We are facing nothing short of the barbarians being inside the gates – the charlatans are in charge of health care at the federal level. RFK Jr. represents much of the very philosophy we are pushing back against – he is not an expert but thinks he knows better, he is a conspiracy theorist, and he buys into all the dubious narratives of the wellness industry. He is blatantly anti-vaccine, despite his coy protestations.
Under his tenure healthcare regulation in the Trump administration has been eviscerated. He is waging war against vaccines, and has gone farther than even we feared. Pandemic preparedness is a joke, and we all have to hope that we are not hit with the next pandemic anytime soon. The CDC, FDA, NIH are all compromised. We can no longer trust their recommendations or rely upon their expertise.
The “Make America Healthy Again” (MAHA) movement is a dream of the wellness and alternative medicine industries. It is a fantasy that flies in the face of a century of medical science and evidence, it is a triumph of narrative over reality. Sure, like much of CAM, there is some basic lifestyle advice thrown in – we didn’t need MAHA to tell us to eat right and exercise regularly.
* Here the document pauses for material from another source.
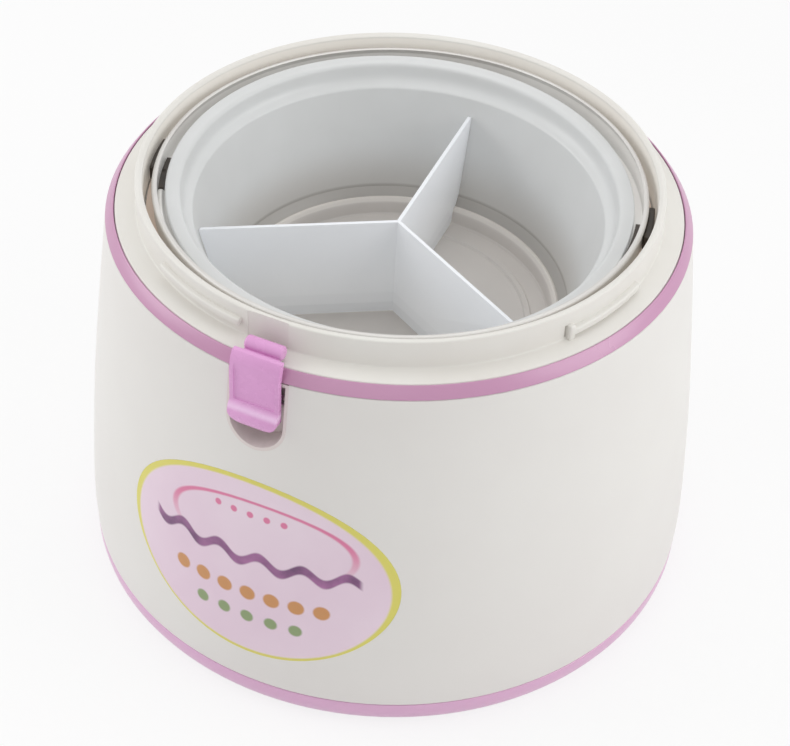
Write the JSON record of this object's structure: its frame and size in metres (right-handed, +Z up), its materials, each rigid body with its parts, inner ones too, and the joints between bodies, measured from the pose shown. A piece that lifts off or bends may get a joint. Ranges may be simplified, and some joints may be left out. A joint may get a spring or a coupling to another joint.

Otherwise they are focusing on the wrong things – we will not make America healthier by banning food dye and reducing access to vaccines.
RFK also makes it hard not to be cynical. He is obsessed with environmental contributions to poor health. Of course, they are real, but he grossly overestimates their role in health and downplays may other legitimate factors. And yet, on the one environmental issue that perhaps has the biggest actual effect on health – pollution from fossil fuels – RFK instantly caved to Trump’s global warming denial and fawning support for the fossil fuel industry. On his second day as HHS secretary he cut NIH programs studying the effects of pollution and climate change on public health. He has pivoted away from his environmentalist roots and refuses to push back against Trump’s climate change denial.
It is scary to think that we potentially have three more years of people like RFK dismantling the institutions of medicine. They weren’t perfect to begin with – medicine is hard, and regulations are complex, but at least there was a steady push for incremental improvements. Now a crank conspiracy theorist is doing his best to tear it all down.
We will get through this, and hopefully the public will gain some insight into what happens when you abandon objective standards for feel-good snake oil. But it remains to be seen how much long term and even permanent damage will be done in the meantime. There will be a death toll attached to RFK’s nonsense (as there already has been), we just don’t know how many zeroes there will be.
Either way, SBM will be here in 2026 and hopefully beyond to tell you all about it.